We started the first week of training off in Libreville, with lectures on conservation and education in Central Africa, given by Dr. Kate Abernethy (University of Stirling), Luc Mathot and staff (Conservation Justice), Marie Claire Paiz (The Nature Conservancy), Dr. Hugo Rainey (‎Central Africa Marine Program Director at Wildlife Conservation Society), Heather Arrowood (OELO), and Aimee Parnell (Green Butterfly Designs, she designed our African manatee education materials and programs).

For the second week, we moved to Lambarene, on the Ogooue River in Central Gabon, where each participant gave presentations about their conservation and research background and their MENTOR project proposals. With our partner organization OELO the group visited a local market and restaurants where manatee meat is sometimes sold (we didn't find any), and helped post a sign in the market about the African manatee's protected status. 
The team also met with students from high school nature clubs to talk about careers in conservation... 

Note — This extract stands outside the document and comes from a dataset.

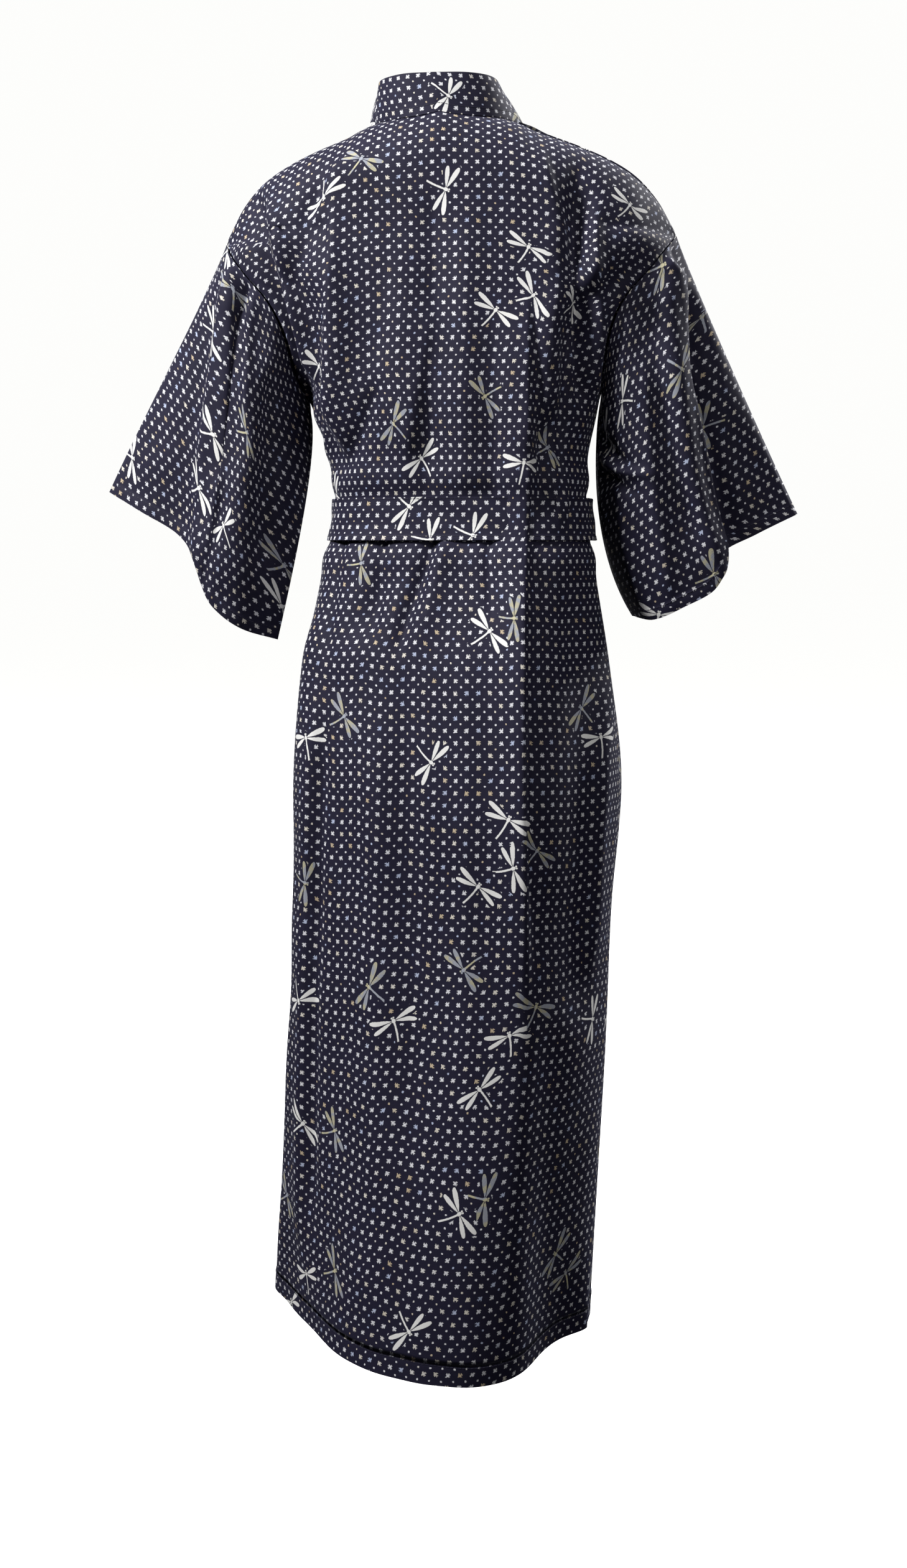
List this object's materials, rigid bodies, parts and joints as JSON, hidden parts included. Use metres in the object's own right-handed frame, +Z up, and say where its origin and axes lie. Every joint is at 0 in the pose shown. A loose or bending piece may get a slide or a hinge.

The team spent the third and final week at Tsam Tsam, an ecotourism lodge on beautiful Lake Oguemoue. There we focused on team building activities and I met with each fellow individually to plan their project activities for the next 6 months. 
Afternoon hike to a nearby savannah... we saw signs of elephant, pangolin, and duikers

While at Tsam Tsam, we did several manatee surveys and visited a village of known manatee hunters, for the team to practice their interview skills.
By the end of three weeks, we had a very close and cohesive team! Now everyone is back in their home countries working on their projects. The next training workshop for the team will take place in Cameroon in April 2016.